There is such a thing as porch culture, and I advocate strict adherence to its traditions. You simply can’t fake an old-time porch — or porch time. It has to be relaxed and unhurried. You can’t just sit on a porch for 15 minutes before rushing to the train and expect to be getting even a taste of the real thing.

In the evening, if we sit outside, we light candles. This has led to a remarkable phenomenon, which I refer to as porch therapy. In the glow of the candles, as the sun fades and the moon rises, people who sit on our porch are given to personal reverie.

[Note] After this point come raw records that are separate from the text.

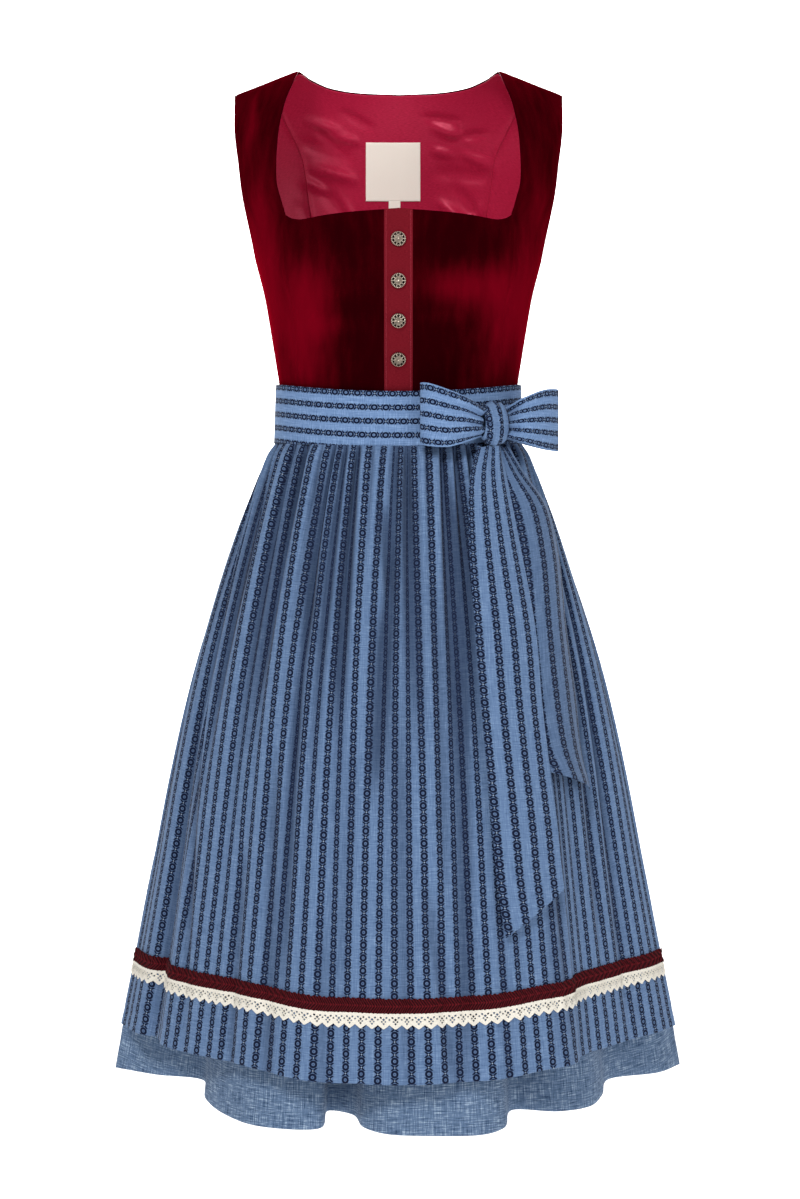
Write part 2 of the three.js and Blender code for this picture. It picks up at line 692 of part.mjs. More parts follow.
// Splits each column of a sheet into equal parts, along its flat facets.
function refineColumns(sheet, parts) {
  return sheet.map((row) => {
    const nodes = [];
    for (let j = 0; j < row.length - 1; j += 1) {
      for (let k = 0; k < parts; k += 1) {
        const point = row[j].point.clone().lerp(row[j + 1].point, k / parts);
        const normal = row[j].normal.clone().lerp(row[j + 1].normal, k / parts).normalize();
        nodes.push({ point, normal });
      }
    }
    nodes.push(row[row.length - 1]);
    return nodes;
  });
}

// A closed wall of cloth. Its outer face is the sheet raised by proud, and its inner face lies
// a thickness behind that.
function wallGeometry(sheet, proud, thickness) {
  const rows = sheet.length;
  const columns = sheet[0].length;
  const positions = [];
  for (const offset of [proud, proud - thickness]) {
    for (const row of sheet) {
      for (const { point, normal } of row) {
        positions.push(...point.clone().addScaledVector(normal, offset).toArray());
      }
    }
  }
  const outer = (i, j) => i * columns + j;
  const inner = (i, j) => rows * columns + i * columns + j;
  const indices = [];
  const quad = (a, b, c, d) => indices.push(a, b, c, a, c, d);
  for (let i = 0; i < rows - 1; i += 1) {
    for (let j = 0; j < columns - 1; j += 1) {
      quad(outer(i, j), outer(i + 1, j), outer(i + 1, j + 1), outer(i, j + 1));
      quad(inner(i, j), inner(i, j + 1), inner(i + 1, j + 1), inner(i + 1, j));
    }
    quad(outer(i, 0), inner(i, 0), inner(i + 1, 0), outer(i + 1, 0));
    quad(outer(i + 1, columns - 1), inner(i + 1, columns - 1), inner(i, columns - 1), outer(i, columns - 1));
  }
  for (let j = 0; j < columns - 1; j += 1) {
    quad(outer(0, j + 1), inner(0, j + 1), inner(0, j), outer(0, j));
    quad(outer(rows - 1, j), inner(rows - 1, j), inner(rows - 1, j + 1), outer(rows - 1, j + 1));
  }
  const geometry = new THREE.BufferGeometry();
  geometry.setAttribute('position', new THREE.Float32BufferAttribute(positions, 3));
  geometry.setIndex(indices);
  return outwardFaces(geometry);
}

// Turns a closed mesh inside out if its faces point in.
function outwardFaces(geometry) {
  const position = geometry.getAttribute('position');
  const index = geometry.getIndex();
  const a = new THREE.Vector3();
  const b = new THREE.Vector3();
  const c = new THREE.Vector3();
  let volume = 0;
  for (let i = 0; i < index.count; i += 3) {
    a.fromBufferAttribute(position, index.getX(i));
    b.fromBufferAttribute(position, index.getX(i + 1));
    c.fromBufferAttribute(position, index.getX(i + 2));
    volume += a.dot(b.cross(c));
  }
  if (volume < 0) {
    for (let i = 0; i < index.count; i += 3) {
      const first = index.getX(i);
      index.setX(i, index.getX(i + 2));
      index.setX(i + 2, first);
    }
  }
  return geometry;
}

const FINISHES = {
  velvet: { color: 0x5a0413, roughness: 0.95 },
  lining: { color: 0xa3203f, roughness: 0.45 },
  placket: { color: 0x75202a, roughness: 0.85 },
  chambray: { color: 0x6b86ab, roughness: 0.9 },
  apron: { color: 0x4f6d9c, roughness: 0.85 },
  braid: { color: 0x4d1117, roughness: 0.9 },
  lace: { color: 0xe2e0d8, roughness: 0.9 },
  label: { color: 0xeee2d5, roughness: 0.8 },
  silver: { color: 0x8d877c, roughness: 0.4, metalness: 0.9 },
};

const garment = new THREE.Group();

function addPiece(name, geometry, finish) {
  const mesh = new THREE.Mesh(geometry, new THREE.MeshStandardMaterial(FINISHES[finish]));
  mesh.name = name;
  garment.add(mesh);
  return mesh;
}

// The bodice.
const SIDES = [{ name: 'left', side: 1 }, { name: 'right', side: -1 }];
for (const { name, side } of SIDES) {
  const centre = trimSeams(frontCentreSheet(side), ['last']);
  addPiece(`bodice_front_centre_${name}`, wallGeometry(centre, 0, VELVET), 'velvet');
  const front = trimSeams(sidePanelSheet(-1, side), ['first', 'top']);
  trimSideSeam(front);
  addPiece(`bodice_side_front_${name}`, wallGeometry(front, 0, VELVET), 'velvet');
  const back = trimSeams(sidePanelSheet(1, side), ['first', 'top']);
  trimSideSeam(back);
  addPiece(`bodice_side_back_${name}`, wallGeometry(back, 0, VELVET), 'velvet');
  const liningOffset = -VELVET - LAYER_GAP;
  addPiece(`lining_side_back_${name}`, wallGeometry(back, liningOffset, LINING), 'lining');
}
const backCentre = trimSeams(backCentreSheet(), ['first', 'last', 'top']);
addPiece('bodice_back_centre', wallGeometry(backCentre, 0, VELVET), 'velvet');
addPiece('lining_back_centre', wallGeometry(backCentre, -VELVET - LAYER_GAP, LINING), 'lining');

addPiece('placket', wallGeometry(placketSheet(), PLACKET_PROUD, COTTON), 'placket');

const labelOffset = -VELVET - LINING - 2 * LAYER_GAP - LABEL_STAND;
addPiece('label', wallGeometry(backPatchSheet(LABEL), labelOffset, LINING), 'label');
addPiece('size_tab', wallGeometry(backPatchSheet(SIZE_TAB), labelOffset, LINING), 'label');

// The four domed buttons, each square to the placket.
BUTTON_DROPS.forEach((height, index) => {
  const ridge = NECK_POINT_X * NECK_SLOPE;
  const inUpper = height < UNDERARM_DROP;
  const drop = inUpper ? (height + ridge) / (1 + ridge / UNDERARM_DROP) : height;
  const { point, normal } = bodiceNode(-1, 1, 0, drop);
  const profile = BUTTON_PROFILE.map(({ radius, height: z }) => (
    new THREE.Vector2(radius * BUTTON_RADIUS, z)
  ));
  profile.unshift(new THREE.Vector2(0, 0));
  profile.push(new THREE.Vector2(0, BUTTON_CROWN));
  const geometry = new THREE.LatheGeometry(profile, BUTTON_SIDES);
  const mesh = addPiece(`button_${index + 1}`, geometry, 'silver');
  mesh.quaternion.setFromUnitVectors(new THREE.Vector3(0, 1, 0), normal);
  mesh.position.copy(point).addScaledVector(normal, PLACKET_PROUD + LAYER_GAP + BUTTON_SHANK);
});

// The skirt: four widths, joined at the centre front, the sides and the centre back.
const skirt = skirtSheet();
const SKIRT_WIDTHS = [
  { name: 'front_right', columns: SKIRT_FRONT_GATHERS },
  { name: 'front_left', columns: SKIRT_FRONT_GATHERS },
  { name: 'back_left', columns: SKIRT_BACK_GATHERS },
  { name: 'back_right', columns: SKIRT_BACK_GATHERS },
];
let firstColumn = 0;
for (const { name, columns } of SKIRT_WIDTHS) {
  const width = cutSheet(skirt, 0, SKIRT_FLARE.length - 1, firstColumn, firstColumn + columns);
  const trimmed = trimSeams(width, ['first', 'last']);
  addPiece(`skirt_${name}`, wallGeometry(trimmed, CHAMBRAY, CHAMBRAY), 'chambray');
  firstColumn += columns;
}

// The apron with its braid and its scalloped lace.
const apron = apronSheet();
addPiece('apron', wallGeometry(apron, APRON_CLOTH, APRON_CLOTH), 'apron');

// The trims lie on the apron's outer face.
const trimStand = APRON_CLOTH + LAYER_GAP + TRIM_CLOTH;
const braid = trimSeams(cutSheet(apron, BRAID_ROW, BRAID_ROW + 1, 0, 2 * APRON_GATHERS), ['foot']);
addPiece('braid', wallGeometry(braid, trimStand, TRIM_CLOTH), 'braid');
const laceBand = cutSheet(apron, LACE_ROW, LACE_ROW + 1, 0, 2 * APRON_GATHERS);
const lace = refineColumns(trimSeams(laceBand, ['top']), 2);
lace[1].forEach((node, column) => {
  node.point = lace[0][column].point.clone().lerp(node.point, SCALLOP[column % 2]);
});
addPiece('lace', wallGeometry(lace, trimStand, TRIM_CLOTH), 'lace');

// The waistband in front, and the ties round the back.
const bandFront = trimSeams(bandSheet(-Math.PI / 2, Math.PI / 2), ['first', 'last']);
addPiece('waistband_front', wallGeometry(bandFront, BAND_CLOTH, BAND_CLOTH), 'apron');
const bandBack = trimSeams(bandSheet(Math.PI / 2, 1.5 * Math.PI), ['first', 'last']);
addPiece('waistband_back', wallGeometry(bandBack, BAND_CLOTH, BAND_CLOTH), 'apron');

// The bow: its knot, two loops and two tails.
const knotTurn = radians(KNOT.turn);
const knot = addPiece('bow_knot', new THREE.SphereGeometry(1, KNOT_SIDES.round, KNOT_SIDES.high), 'apron');
knot.geometry.scale(KNOT.wide / 2, KNOT.high / 2, KNOT.deep / 2);
knot.geometry.rotateX(Math.PI / 2);
knot.geometry.rotateZ(knotTurn);
const knotStand = KNOT.deep / 2 + LAYER_GAP;
knot.position.set(
  KNOT.x + Math.sin(knotTurn) * knotStand,
  KNOT.y - Math.cos(knotTurn) * knotStand,
  -KNOT.drop,
);
addPiece('bow_loop_left', wallGeometry(loopSheet(LOOP_LEFT), BOW_CLOTH, BOW_CLOTH), 'apron');
addPiece('bow_loop_right', wallGeometry(loopSheet(LOOP_RIGHT), BOW_CLOTH, BOW_CLOTH), 'apron');
addPiece('bow_tail_front', wallGeometry(tailSheet(TAIL_FRONT), BOW_CLOTH, BOW_CLOTH), 'apron');
addPiece('bow_tail_back', wallGeometry(tailSheet(TAIL_BACK), BOW_CLOTH, BOW_CLOTH), 'apron');

export default garment;
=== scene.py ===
# The looks of a dirndl, filled out as it is worn: velvet bodice, gathered skirt, striped apron.
# Sizes in the tables are millimetres, with a drop measured down from the shoulder points.
# Meshes are made in metres. +Z is up, -Y is the front, +X is the wearer's left.
import math

import bpy
import numpy as np
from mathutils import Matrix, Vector
from mathutils.bvhtree import BVHTree


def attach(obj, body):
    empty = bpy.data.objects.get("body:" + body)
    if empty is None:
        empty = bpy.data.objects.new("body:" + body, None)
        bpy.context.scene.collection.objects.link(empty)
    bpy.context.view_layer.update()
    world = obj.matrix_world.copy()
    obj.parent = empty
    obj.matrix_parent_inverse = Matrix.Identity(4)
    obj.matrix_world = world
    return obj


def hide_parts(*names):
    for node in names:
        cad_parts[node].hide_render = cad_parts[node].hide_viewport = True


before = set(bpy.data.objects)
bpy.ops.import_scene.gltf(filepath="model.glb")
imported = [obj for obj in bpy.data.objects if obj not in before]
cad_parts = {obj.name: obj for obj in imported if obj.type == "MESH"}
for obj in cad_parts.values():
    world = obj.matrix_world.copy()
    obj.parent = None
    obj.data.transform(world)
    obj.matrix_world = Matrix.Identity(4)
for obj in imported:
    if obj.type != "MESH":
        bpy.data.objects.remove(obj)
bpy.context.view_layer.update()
MM, TURN = 0.001, 2 * math.pi

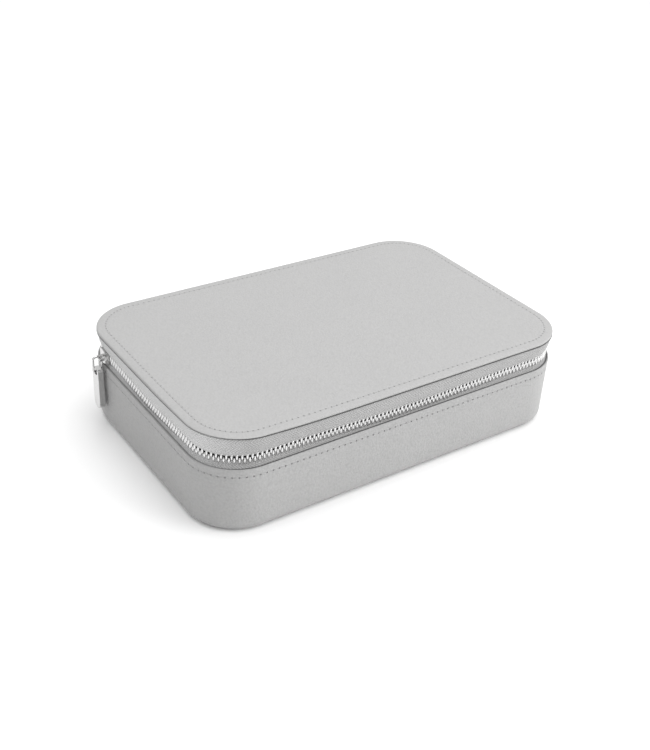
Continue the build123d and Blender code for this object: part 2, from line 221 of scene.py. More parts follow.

The mood invites intimacy, and we have heard — and told — our share of secrets there.

The essence of porch culture has been captured eloquently in many novels, often Southern, including “To Kill a Mockingbird” and “Divine Secrets of the Ya-Ya Sisterhood.” Rebecca Wells writes of four girls growing up in Louisiana in the late 1930s, and at one point she describes their porch life:

“An afternoon of iced tea and idleness. Those Ya-Yas aren’t going anywhere … They are lazy together. This is comfort. This is joy … Not one wears a watch. This porch time is not planned. Not penciled into a Day Runner. … People took porches and porch time for granted back then. Everybody had porches; they were nothing special. An outdoor room halfway between the world of the street and the world of home. … And in the evening when the sun went down, the fireflies would light up over by the camellias, and that little nimbus of light would lull the Ya-Yas even deeper into porch reveries. Reveries that would linger in their bodies even as they aged.”